The Mudcat Café TM
Thread #146562   Message #3394433
Posted By: GUEST,Blandiver
24-Aug-12 - 07:57 AM
Thread Name: Is it Really Folk Music???
Subject: RE: Is it Really Folk Music???
These are all valid points, and it pays, I think, to be aware of them whatever our personal feelings might be. Folk is a broad church, but its foundations aren't Traditional Song as song as such, rather the foundations are built on Traditional Song, or at least a notion of it. A crucial difference or unseemly semantics? Well, as Richard & Don Firth have pointed out a Folk Song Singer is a different from a Singer of Folk Songs, though the nature & significance of that difference will differ from Folkie to Folkie and the church is broad enough to accomodate that.

In terms of General Folk Faith, I think we can safely say there are no Folk Song Singers extant ('...you're all post-revival now, Sunny Jim!') and just because no latter-day land-lubbing shanty singer has e'er merrily tossed with his shipmates upon the high rolling briney, it doesn't mean they can't enjoy a merry blow-boys-blow even though high-but-seldom-dry in their local Designated Folk Context.

Personal Passion is the key here. I have an especial fondness for poaching & fox hunting songs, even though my Hunt Sabbing days are long past, and I haven't poached since 1999 when I went out with my borrowed air-rifle in the early dawn shooting rabbits on Brancepeth Castle Golf Course (the three I shot were well myxed so I gave up).
My favourite ever Folk Song is about the hunting an (innocent) hare; I especially like to sing it to myself in Norfolk when I go out hunting hares of a crisp spring dawn with my camera (Then up she springs: 30th March 2012. Even when I sing it with my wife (as a shimmering psychedelic drone, hem hem) in my heart I'm out there midst the the freshly torn furrows of Tatterford; this is now Folk works for me personally, like.
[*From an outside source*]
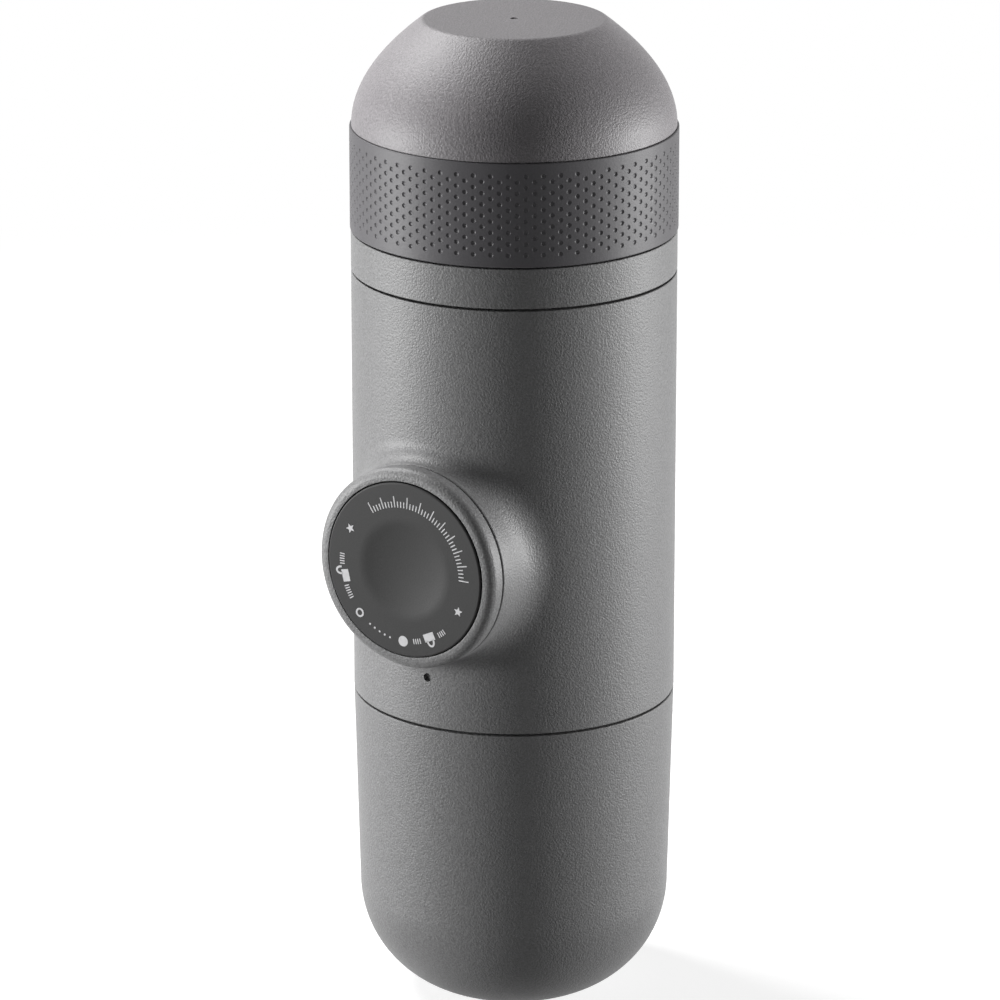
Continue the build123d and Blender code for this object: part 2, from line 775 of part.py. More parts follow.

You don't have to have lived through the horrors of the Trimdon Grange Mining Disaster of February 1882 to be moved to tears by even the most inexperienced floor singer singing Tommy Armstrong's Trimdon Grange Explosion.

Spleen said earlier about connecting with the human spirit. Can any of us Singers of Folk Songs sing any old song and remain unmoved by it? Surely the whole act of learning a song is a ritual act of pure communion in which we assimilate our very souls with something wondrously ancient in an act that is, primarily, about personal catharthis. This is a very different thing from thinking that by singing these songs were carrying on The Tradition. I don't believe we are - we're just part of a small elite of Singers & Enthusiasts for whom the old songs live in our hearts regardless. It really is a matter of love & keen enthusiasm, and at times, I grant, that enthusiasm maybe in dire need of a little curbing (guilty as charged) but mostly I'd say things is just fine. I recently added the controversial (see separate thread) Fakenham Fair to my repertoir after a wander a round Morrisons in Fakenham in a possession of the Genius Locii, and I'll sing James Armstrong's The Kielder Hunt in a similar spirit.   

The bottom line here is that people sing this stuff and they love singing it. Sure, we can rant all we like but as soon as we're in the Folk Zone all the theory falls away and you're right there, happy as Larry the Sand Boy, joyfully communing with the wonder of the thing, be it on stage, in a recording studio, in your local singaround or session or out in the fields. There's no hierachy of pure joy I'm sure, and it pays to remember that a) this why we do it and b) this is what Folk Music (really) is.